Importing Organic Products into the United States

The U.S. Department of Agricultures (USDA), through the Agricultural Marketing Service (AMS), has a National Organic Program (NOP) that established international organic import and export policies to help facilitate the trade of organic farms and businesses worldwide.

The AMS is expected to release the new rules for submitting electronic import certificates for shipments containing organic food, feed, or fiber. The change is expected to ‘flag’ 7,200 tariff numbers as potentially subject to this requirement. Therefore, it will become important that the documents indicate whether or not a product is certified organic. The customs broker will need to either file the disclaimer or provide the import certificate number from the foreign exporter.

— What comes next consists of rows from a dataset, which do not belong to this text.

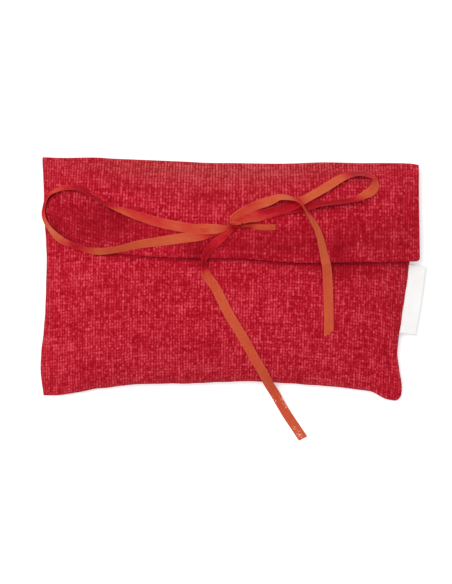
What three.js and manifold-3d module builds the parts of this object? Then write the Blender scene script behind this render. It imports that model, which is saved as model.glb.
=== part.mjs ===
import * as THREE from "three";
import { mergeVertices } from "three/addons/utils/BufferGeometryUtils.js";
import Module from "manifold-3d";

// A small cotton pouch that lies on its back, flap closed, tied with a ribbon bow.
// Millimetres, +Z up, +Y towards the top crease. The origin is at the middle of the underside.

const wasm = await Module();
wasm.setup();

// Body
const pouchWidth = 120;
const pouchHeight = 76;
const puffHeight = 15.5;
const clothThickness = 0.6;
const touchGap = 0.3;
const seamLift = 2.6; // the side and bottom seams above the table, half way along
const cornerLift = 0.8;
const creaseLift = 3;
const mouthDepth = 10; // from the top crease down to the front's free edge
const hemDepth = 7;
const hemThickness = 0.5;
const seamAllowance = 6;
const allowanceThickness = 0.5;
const allowanceInset = 2; // the allowance starts this far inside the seam, where there is room
const hemEndInset = 7.2; // the hem ends this far inside each side seam

// Flap
const flapDepth = 33;
const liningThickness = 0.4;
const liningInset = 1.6;
const flapClearance = 0.4;
const creaseAllowance = 5.5; // the lining ends this far from the crease

// Ribbon
const ribbonWidth = 3;
const ribbonThickness = 0.25;
const slitWidth = 1.4;
const slitSpacing = 24;
const bowDrop = 21.9; // from the crease down to the knot
const bowOffset = 1.7; // the middle between the slits, to the right of the pouch's middle
const knotShift = 1.1; // the knot lies this far to the left of the middle between the slits
const knotLength = 3.2;
const knotRadius = 1.5;
const knotHeight = 2.4;
const knotTurn = THREE.MathUtils.degToRad(35);
const knotEndShare = 0.7;

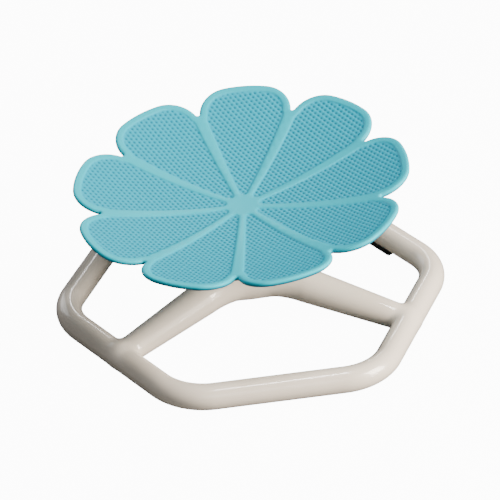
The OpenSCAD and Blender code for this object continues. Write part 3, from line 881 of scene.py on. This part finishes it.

CSMS #42280794 was released stating that the message set for the National Organics Program is in CBP’s ACE (Automated Commercial Environment) system as of April 25th, 2020. The AMS is working on a final rule published in the Federal Register to require that the new data is submitted through CBP’s ACE (Automated Commercial Environment). In addition to the electronic filing of certificates, the rule is expected to end the exemptions available for some uncertified handlers of organic products.

Finally, these changes are expected to bring a new platform that will allow organic certification companies to generate certificate data for the exporter or final handler of the product. This certificate will be needed by the broker to input the information into CBP’s ACE system.

The changes appear to be one year away from full implementation. Additional information on the NOP can be found on the USDA’s website.